TASK GOAL
All of the data must be printed exactly; please include every line.

---+---

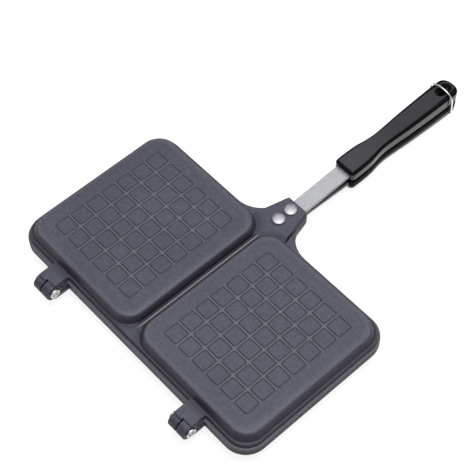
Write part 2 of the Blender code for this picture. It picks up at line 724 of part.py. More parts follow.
for half_name, place in (("lower", LOWER), ("upper", UPPER)):
    plate(half_name + "_plate", place)
    strap(half_name + "_strap", place)
    rivet(half_name + "_rivet_inner", INNER_RIVET_Y, place)
    rivet(half_name + "_rivet_outer", OUTER_RIVET_Y, place)
    grip(half_name + "_grip", place, half_name == "lower")
    grip_screw(half_name + "_grip_screw", place)
    grip_insert(half_name + "_grip_insert", place)

for side_name, side in (("left", -1), ("right", 1)):
    hinge_place = ((side * HINGE_HALF_SPACING, PIN_Y - MIDDLE_Y, PARTING_Z), False, None)
    hinge_pin("hinge_pin_" + side_name, hinge_place)
    hinge_spacer("hinge_spacer_" + side_name, hinge_place)
    hinge_washer("hinge_washer_" + side_name, hinge_place)

bail("wire_bail", (0, SLOT_Y - MIDDLE_Y, PARTING_Z - BAIL_PIVOT_SINK))
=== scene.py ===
# %% [markdown]
# # A stovetop sandwich maker, dressed for its portrait
#
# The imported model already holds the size, the joints and the plain solids of the maker. This lesson
# gives it the surfaces that the eye looks for: finer castings with their engraved squares, soft
# shoulders on the grips, a round wire, and finishes with grain, worn edges, painted highlights and
# painted shade.
#
# Every new piece is a surface worked out with numpy, in metres, in the same frame as the model:
# X along the hinge edge, Y from the hinges to the grips, Z up.

import math

import bmesh
import bpy
import numpy as np
from mathutils import Matrix, Vector


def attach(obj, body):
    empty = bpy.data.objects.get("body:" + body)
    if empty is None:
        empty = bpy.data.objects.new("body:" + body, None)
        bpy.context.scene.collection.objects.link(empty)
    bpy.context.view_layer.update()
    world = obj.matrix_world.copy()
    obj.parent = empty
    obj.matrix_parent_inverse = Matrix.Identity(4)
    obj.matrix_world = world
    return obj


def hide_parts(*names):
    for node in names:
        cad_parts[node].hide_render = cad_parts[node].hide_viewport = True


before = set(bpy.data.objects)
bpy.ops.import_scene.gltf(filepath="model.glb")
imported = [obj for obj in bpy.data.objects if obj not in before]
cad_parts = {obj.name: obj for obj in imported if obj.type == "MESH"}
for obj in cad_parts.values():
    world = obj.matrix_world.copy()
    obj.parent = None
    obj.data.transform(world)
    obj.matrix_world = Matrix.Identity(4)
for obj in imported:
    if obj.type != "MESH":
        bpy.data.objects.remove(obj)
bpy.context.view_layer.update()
MM = 0.001

# %% [markdown]
# ## The half frame
#
# The two halves come out of one mould, so each piece is drawn once, in a frame of its own: Y from the
# middle of the pans, Z outward from the parting plane. The upper half is lifted to its place, and the
# lower half is the same shape turned half a turn about Y. A turn keeps the faces pointing outward,
# which a mirror would not.

# %% Places of the two halves
PARTING_Z = 14.6 * MM
MIDDLE_Y = 87.75 * MM

UPPER = Matrix.Translation((0, -MIDDLE_Y, PARTING_Z))
LOWER = UPPER @ Matrix.Rotation(math.pi, 4, "Y")
HALVES = {"upper": UPPER, "lower": LOWER}
print("upper half at", tuple(round(v / MM, 1) for v in UPPER.translation), "mm")

# %% [markdown]
# ## From a grid of points to a mesh
#
# Nearly every piece here is a surface over two parameters: rings of points, one after another. The
# grid gives the corners, and the faces join each ring to the next. The same few lines serve for a
# casting, a rivet and a wire.
#
# A surface can close on itself in either direction. Where its first and last rings are open, one flat
# face closes each. Where a ring shrinks to a point, its corners are merged into one.

# %% Surfaces from grids
MERGE_WITHIN = 0.001 * MM


def grid_mesh(name, grids, closed=False):
    """Quads over grids of one size: corner (i, j) joins (i, j+1), (i+1, j+1) and (i+1, j).

    j always wraps round. With closed, i wraps too, as on a ring; otherwise flat faces close both ends.
    A shape whose volume comes out negative is turned inside out again.
    """
    grids = np.asarray(grids, float)
    if grids.ndim == 3:
        grids = grids[None]
    count, rows, columns = grids.shape[:3]
    index = np.arange(count * rows * columns).reshape(count, rows, columns)
    beside = np.roll(index, -1, axis=2)
    if closed:
        here, there = (index, beside), (np.roll(index, -1, axis=1), np.roll(beside, -1, axis=1))
    else:
        here, there = (index[:, :-1], beside[:, :-1]), (index[:, 1:], beside[:, 1:])
    quads = np.stack([here[0], here[1], there[1], there[0]], axis=-1).reshape(-1, 4)
    loops, sizes = [quads.ravel()], [np.full(len(quads), 4)]
    if not closed:
        loops += [index[:, 0, ::-1].ravel(), index[:, -1].ravel()]
        sizes.append(np.full(2 * count, columns))
    loops, sizes = np.concatenate(loops), np.concatenate(sizes)
    mesh = bpy.data.meshes.new(name)
    mesh.vertices.add(grids.size // 3)
    mesh.vertices.foreach_set("co", grids.ravel())
    mesh.loops.add(len(loops))
    mesh.loops.foreach_set("vertex_index", loops)
    mesh.polygons.add(len(sizes))
    mesh.polygons.foreach_set("loop_start", np.cumsum(sizes) - sizes)
    mesh.update(calc_edges=True)
    return outward(mesh)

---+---

RESPONSE
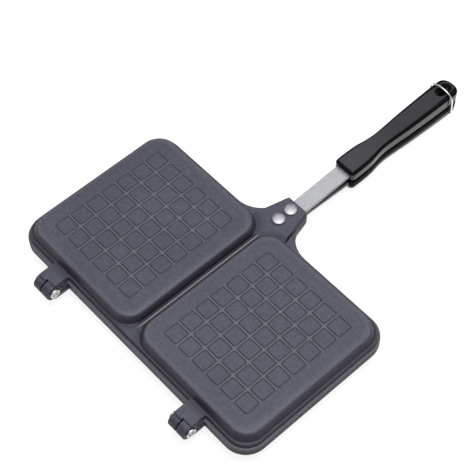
Write part 2 of the Blender code for this picture. It picks up at line 724 of part.py. More parts follow.
for half_name, place in (("lower", LOWER), ("upper", UPPER)):
    plate(half_name + "_plate", place)
    strap(half_name + "_strap", place)
    rivet(half_name + "_rivet_inner", INNER_RIVET_Y, place)
    rivet(half_name + "_rivet_outer", OUTER_RIVET_Y, place)
    grip(half_name + "_grip", place, half_name == "lower")
    grip_screw(half_name + "_grip_screw", place)
    grip_insert(half_name + "_grip_insert", place)

for side_name, side in (("left", -1), ("right", 1)):
    hinge_place = ((side * HINGE_HALF_SPACING, PIN_Y - MIDDLE_Y, PARTING_Z), False, None)
    hinge_pin("hinge_pin_" + side_name, hinge_place)
    hinge_spacer("hinge_spacer_" + side_name, hinge_place)
    hinge_washer("hinge_washer_" + side_name, hinge_place)

bail("wire_bail", (0, SLOT_Y - MIDDLE_Y, PARTING_Z - BAIL_PIVOT_SINK))
=== scene.py ===
# %% [markdown]
# # A stovetop sandwich maker, dressed for its portrait
#
# The imported model already holds the size, the joints and the plain solids of the maker. This lesson
# gives it the surfaces that the eye looks for: finer castings with their engraved squares, soft
# shoulders on the grips, a round wire, and finishes with grain, worn edges, painted highlights and
# painted shade.
#
# Every new piece is a surface worked out with numpy, in metres, in the same frame as the model:
# X along the hinge edge, Y from the hinges to the grips, Z up.

import math

import bmesh
import bpy
import numpy as np
from mathutils import Matrix, Vector


def attach(obj, body):
    empty = bpy.data.objects.get("body:" + body)
    if empty is None:
        empty = bpy.data.objects.new("body:" + body, None)
        bpy.context.scene.collection.objects.link(empty)
    bpy.context.view_layer.update()
    world = obj.matrix_world.copy()
    obj.parent = empty
    obj.matrix_parent_inverse = Matrix.Identity(4)
    obj.matrix_world = world
    return obj


def hide_parts(*names):
    for node in names:
        cad_parts[node].hide_render = cad_parts[node].hide_viewport = True


before = set(bpy.data.objects)
bpy.ops.import_scene.gltf(filepath="model.glb")
imported = [obj for obj in bpy.data.objects if obj not in before]
cad_parts = {obj.name: obj for obj in imported if obj.type == "MESH"}
for obj in cad_parts.values():
    world = obj.matrix_world.copy()
    obj.parent = None
    obj.data.transform(world)
    obj.matrix_world = Matrix.Identity(4)
for obj in imported:
    if obj.type != "MESH":
        bpy.data.objects.remove(obj)
bpy.context.view_layer.update()
MM = 0.001

# %% [markdown]
# ## The half frame
#
# The two halves come out of one mould, so each piece is drawn once, in a frame of its own: Y from the
# middle of the pans, Z outward from the parting plane. The upper half is lifted to its place, and the
# lower half is the same shape turned half a turn about Y. A turn keeps the faces pointing outward,
# which a mirror would not.

# %% Places of the two halves
PARTING_Z = 14.6 * MM
MIDDLE_Y = 87.75 * MM

UPPER = Matrix.Translation((0, -MIDDLE_Y, PARTING_Z))
LOWER = UPPER @ Matrix.Rotation(math.pi, 4, "Y")
HALVES = {"upper": UPPER, "lower": LOWER}
print("upper half at", tuple(round(v / MM, 1) for v in UPPER.translation), "mm")

# %% [markdown]
# ## From a grid of points to a mesh
#
# Nearly every piece here is a surface over two parameters: rings of points, one after another. The
# grid gives the corners, and the faces join each ring to the next. The same few lines serve for a
# casting, a rivet and a wire.
#
# A surface can close on itself in either direction. Where its first and last rings are open, one flat
# face closes each. Where a ring shrinks to a point, its corners are merged into one.

# %% Surfaces from grids
MERGE_WITHIN = 0.001 * MM


def grid_mesh(name, grids, closed=False):
    """Quads over grids of one size: corner (i, j) joins (i, j+1), (i+1, j+1) and (i+1, j).

    j always wraps round. With closed, i wraps too, as on a ring; otherwise flat faces close both ends.
    A shape whose volume comes out negative is turned inside out again.
    """
    grids = np.asarray(grids, float)
    if grids.ndim == 3:
        grids = grids[None]
    count, rows, columns = grids.shape[:3]
    index = np.arange(count * rows * columns).reshape(count, rows, columns)
    beside = np.roll(index, -1, axis=2)
    if closed:
        here, there = (index, beside), (np.roll(index, -1, axis=1), np.roll(beside, -1, axis=1))
    else:
        here, there = (index[:, :-1], beside[:, :-1]), (index[:, 1:], beside[:, 1:])
    quads = np.stack([here[0], here[1], there[1], there[0]], axis=-1).reshape(-1, 4)
    loops, sizes = [quads.ravel()], [np.full(len(quads), 4)]
    if not closed:
        loops += [index[:, 0, ::-1].ravel(), index[:, -1].ravel()]
        sizes.append(np.full(2 * count, columns))
    loops, sizes = np.concatenate(loops), np.concatenate(sizes)
    mesh = bpy.data.meshes.new(name)
    mesh.vertices.add(grids.size // 3)
    mesh.vertices.foreach_set("co", grids.ravel())
    mesh.loops.add(len(loops))
    mesh.loops.foreach_set("vertex_index", loops)
    mesh.polygons.add(len(sizes))
    mesh.polygons.foreach_set("loop_start", np.cumsum(sizes) - sizes)
    mesh.update(calc_edges=True)
    return outward(mesh)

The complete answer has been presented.